# Creating submission workflows using qcsubmit.

Here our aim is to create reproducible workflows which can process large lists of molecules applying filtering and some other useful operations 
such as state enumeration and fragmentation before formatting the data into a qcarchive dataset that can be 
submitted to the public or local archive instance. 

The entire workflow is build up out of modular components which can each have their own programable settings which can be 
controlled through the API or via workflow yaml/json files. 

In this example we will demonstrate how to set up a basic workflow via the API and how it can be exported to a settings file 
which can then be used to reconstruct the entire workflow by another user.

First lets load in the packages.

In [17]:
from qcsubmit.factories import QCFractalDatasetFactory  # load in the factory to process molecules
from qcsubmit import workflow_components                # load in a list of workflow_components
from openforcefield.utils.utils import get_data_file_path  # a util function to load a mini drug bank file
from openforcefield.topology import Molecule


Create the basic qcarchive dataset factory, this is useful for large machine learning datasets which are a collection
of single point calculations provided through the energy/gradient/hessian drivers.

In [18]:
factory = QCFractalDatasetFactory()
# we can view and change any of the basic settings in the factory such as the qm settings
factory.theory = 'wB97x-d'
# lets look at the class and the settings 
print(factory)

theory='wB97x-d' basis='DZVP' program='psi4' maxiter=200 driver='energy' scf_properties=['dipole', 'qudrupole', 'wiberg_lowdin_indices'] client='public' priority='normal' tags='openff' workflow={}


In [19]:
# each of the fields are also validated as the class is based on pydantic
# so the following should produce and error
factory.basis = {'test': 1}


ValidationError: 1 validation error for QCFractalDatasetFactory
basis
  str type expected (type=type_error.str)

Note that the basic settings should be suitable in most cases as they are those recommended by the 
openforcefield and are currently used in the fitting of the most recent force fields. Now lets look at
the workflow components. 

In [20]:
# the workflow is a dictionary that contains all of the components that will be executed in order
print(factory.workflow)

{}


In [21]:
# the workflow is also validated so only properly configured workflow components can be added
factory.add_workflow_component(3)

Component 3 rejected as it is not subclass of CustomWorkflowComponent.
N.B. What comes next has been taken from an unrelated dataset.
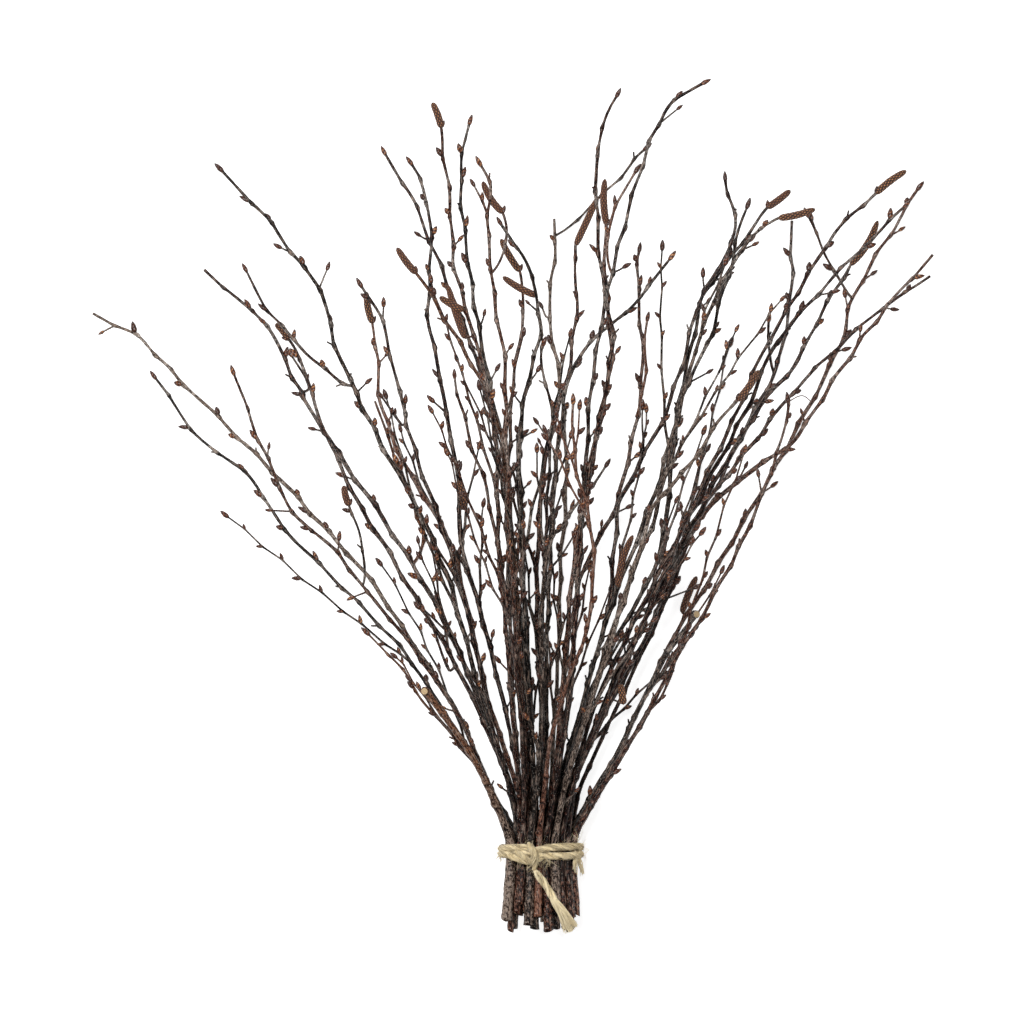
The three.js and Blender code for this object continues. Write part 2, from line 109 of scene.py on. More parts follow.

As you can see the number is not a proper workflow component and so it has been rejected from the workflow.
Users can make there own workflow components which can be added to the workflow as well but they must be a subclass
of the CustomWorkflowComponent class and have all of the abstract methods implemented and settings. See the creating workflow
components notebook for examples on how to do this.

Now lets set up a workflow that will filter out some unwanted elements, then filter by molecular weight
before generating conformers for each of the molecules.

In [22]:
# set up the element filter
el_filter = workflow_components.ElementFilter()
# lets view the options available for this filter
print(el_filter)

componet_name='ElementFilter' componet_descripton='Filter out molecules who contain elements not in the allowed element list' componet_fail_message='Molecule contained elements not in the allowed elements list' allowed_elements=['H', 'C', 'N', 'O', 'F', 'P', 'S', 'Cl', 'Br', 'I']


This filter has the ability to filter elements by atomic name or number, we just have to supply a list of 
symbols or numbers to the filter. Here lets only keep molecules with elements of H,C,N and O as we would like
to use AN1 as our QM method.

In [23]:
# set the filter to only keep molecules with these elements
el_filter.allowed_elements = [1, 6, 7, 8]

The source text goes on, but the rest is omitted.